Marcus (renter): Earns $65,000/year. Rents a nice apartment for $1,800/month. Saves the difference between rent and what a mortgage would cost. Invests $15,000 annually at 7% returns. Over 30 years, builds $1.8 million in investments. Flexible job mobility. Gave generously to church throughout life.

Susan (homeowner): Earns $65,000/year. Buys $300,000 home with $60,000 down. Mortgage, taxes, insurance, maintenance: $2,800/month. Limited investment capacity. Stable in location. Over 30 years, pays off home. Owns property worth $600,000. Less flexible career options. Gave less generously due to housing costs.

Both are financially responsible. Marcus prioritized flexibility and wealth-building. Susan prioritized ownership and stability. Different choices, both defensible.

The Wisdom Path

If you're considering a mortgage, approach it with biblical wisdom:

  1. Save a substantial down payment (20%+). Don't borrow for the down payment. If you can't save $60,000 for a $300,000 home, you probably can't afford that home.

  2. Limit your mortgage to 15-20 years if possible. Shorter mortgages mean less interest and faster payoff. Many financial advisors suggest 15-year mortgages.

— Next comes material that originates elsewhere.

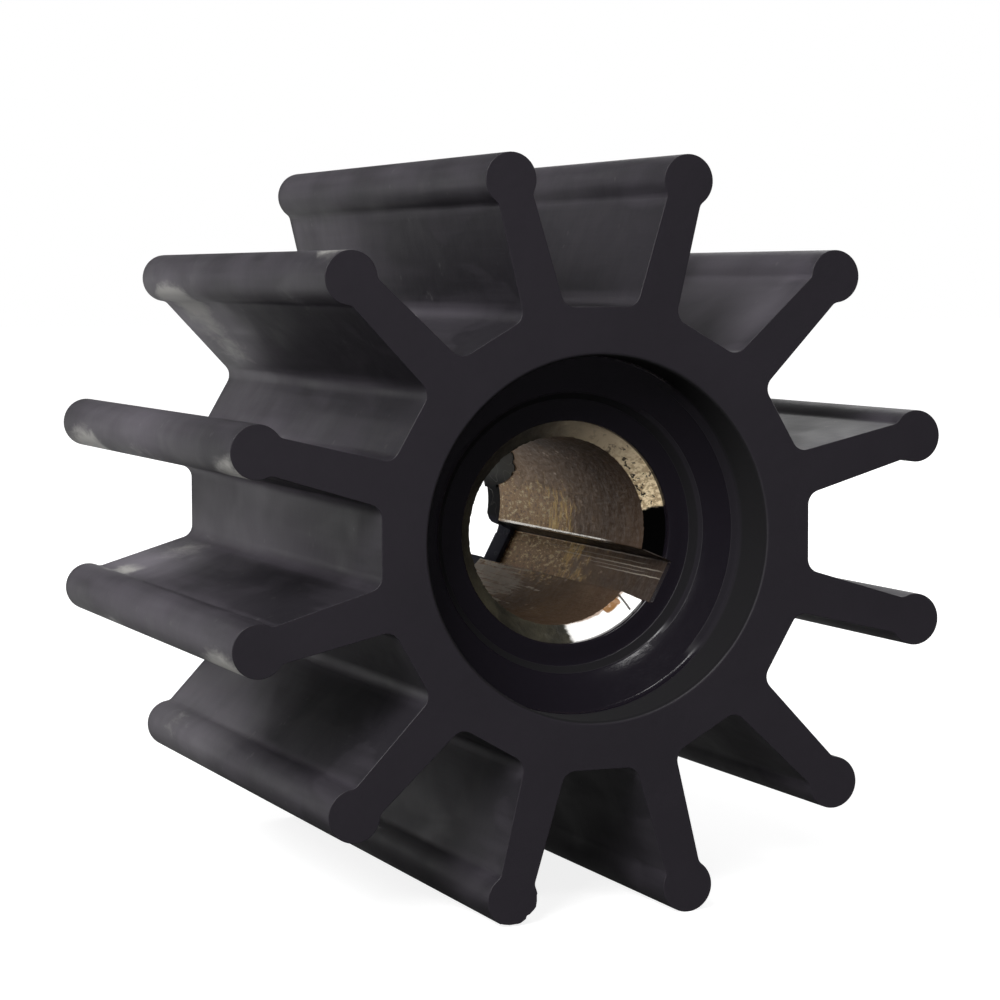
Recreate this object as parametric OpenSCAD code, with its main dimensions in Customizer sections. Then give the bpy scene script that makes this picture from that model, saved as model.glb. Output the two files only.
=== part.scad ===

  3. Keep total housing costs under 30% of income. If housing costs exceed 30%, you're stretched too thin.

  4. Build maintenance reserves. Have $10,000-15,000 available for unexpected home repairs.

  5. Don't buy to impress. Don't stretch to buy a bigger house than you need to compete with neighbors.

  6. Don't count on appreciation. Don't buy assuming your home will double in value. Plan as if it stays the same value.

  7. Consider renting as a legitimate option. Not everyone should own a home.

The Spiritual Reality

Ultimately, your home is temporary. Jesus said: "Do not store up for yourselves treasures on earth, where moths and vermin destroy, and where thieves break in and steal" (Matthew 6:19, NIV). Your home will eventually pass to someone else. Your eternal treasure is what matters.

This doesn't mean homes are unimportant. It means they're not ultimate. A paid-off modest home that leaves you room to give generously and invest in God's kingdom is better than a fancy financed home that consumes all your resources.